## Exercise
The exercise asks you to copy every line below in which "scene" appears.
────────────────────
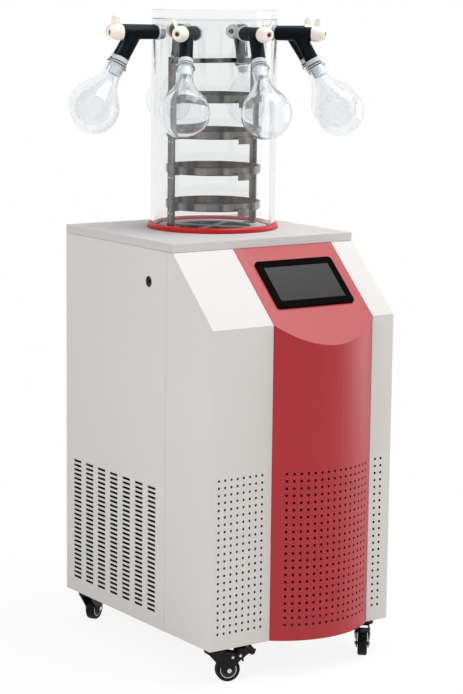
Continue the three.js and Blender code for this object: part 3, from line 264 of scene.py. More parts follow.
powder_white, tree = new_tree("powder_coat_warm_white")
powder(tree, 300, "#c7c5c1", "#cccac7", (0.42, 0.54), 0.10)


def faced_out(mesh):
    """Turns every face of a closed mesh outward"""
    shape = bmesh.new()
    shape.from_mesh(mesh)
    bmesh.ops.recalc_face_normals(shape, faces=shape.faces)
    shape.to_mesh(mesh)
    shape.free()
    return mesh


def prisms(outlines, along, depth):
    """Mesh of closed columns: each outline of points is pushed a depth in mm along a direction"""
    corners, faces = [], []
    for outline, direction in zip(outlines, along):
        first, count = len(corners), len(outline)
        push = Vector(direction).normalized() * depth
        corners += [Vector(p) * MM for p in outline] + [(Vector(p) + push) * MM for p in outline]
        faces.append(tuple(range(first, first + count)))
        faces.append(tuple(range(first + 2 * count - 1, first + count - 1, -1)))
        for i in range(count):
            j = (i + 1) % count
            faces.append((first + i, first + count + i, first + count + j, first + j))
    mesh = bpy.data.meshes.new("columns")
    mesh.from_pydata(corners, [], faces)
    return faced_out(mesh)


def combined(mesh, tool, operation):
    """The mesh cut by or joined with another, as a new mesh"""
    work = bpy.data.objects.new("work", mesh)
    other = bpy.data.objects.new("tool", tool)
    for o in (work, other):
        bpy.context.scene.collection.objects.link(o)
    step = work.modifiers.new("step", "BOOLEAN")
    step.object, step.operation, step.solver = other, operation, "EXACT"
    bpy.context.view_layer.update()
    made = bpy.data.meshes.new_from_object(work.evaluated_get(bpy.context.evaluated_depsgraph_get()))
    for o in (work, other):
        bpy.data.objects.remove(o)
    return made


HOLE = 5.7  # punched hole's diameter
HOLE_PITCH = 15.0
HOLE_ROWS = 22
FIRST_HOLE_ROW, LAST_HOLE_ROW = 34.0, 348.0  # above the cabinet's foot
PUNCH_LENGTH = 12.0  # half of it on either side of the sheet's face
HOLE_SIDES = 16
STRIP_HOLES = [-207.3 + HOLE_PITCH * i for i in range(8)] + [184.7, 199.3]  # across the white front


def in_cabinet(x, y, z):
    """A point of the cabinet, measured from the foot of its front, in the room"""
    return cabinet_foot / MM + Vector((x, y, z))


def punch(middle, direction):
    """Outline of a round punch ahead of a point of the sheet, square to its direction"""
    level = Vector((direction[1], -direction[0], 0)).normalized()
    start = middle - Vector(direction).normalized() * PUNCH_LENGTH / 2
    turns = [2 * math.pi * k / HOLE_SIDES for k in range(HOLE_SIDES)]
    return [start + HOLE / 2 * (math.cos(a) * level + math.sin(a) * Vector((0, 0, 1))) for a in turns]


black_shade_lining, tree = new_tree("painted_shade_lining")
# Matt black on the covers' inner faces, painted shade so that the slots and holes look black.
tone = mottled(tree, 3, 4.0, "#08080a", "#161618")[1]
skin = add(tree, "BsdfPrincipled", {"Base Color": tone, "Roughness": 1.0, "Specular IOR Level": 0.1})
add(tree, "OutputMaterial", {"Surface": skin})


def shade_lined(piece):
    """Painted shade: a matt black lining on the faces of a cover that look into the cabinet"""
    piece.data.materials.append(black_shade_lining)
    heart = in_cabinet(0, 290, 400) * MM
    for face in piece.data.polygons:
        if face.normal.dot((heart - face.center).normalized()) > 0.3:
            face.material_index = 1


rows = [FIRST_HOLE_ROW + (LAST_HOLE_ROW - FIRST_HOLE_ROW) / (HOLE_ROWS - 1) * r for r in range(HOLE_ROWS)]
punches = [punch(in_cabinet(x, 0, z), (0, 1, 0)) for x in STRIP_HOLES for z in rows]
punches = prisms(punches, [(0, 1, 0)] * len(punches), PUNCH_LENGTH)
front = combined(rounded_copy("front_cover", 1.0, 3), punches, "DIFFERENCE")
shade_lined(show("front_cover_sheet", smoothed(front), powder_white, "cabinet", "front_cover"))
for node in ("side_panel_left", "side_panel_right", "rear_panel"):
    sheet = smoothed(rounded_copy(node, 0.4))
    shade_lined(show(f"{node}_sheet", sheet, powder_white, "cabinet", node))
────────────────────
## Written response
Continue the three.js and Blender code for this object: part 3, from line 264 of scene.py. More parts follow.
        bpy.context.scene.collection.objects.link(o)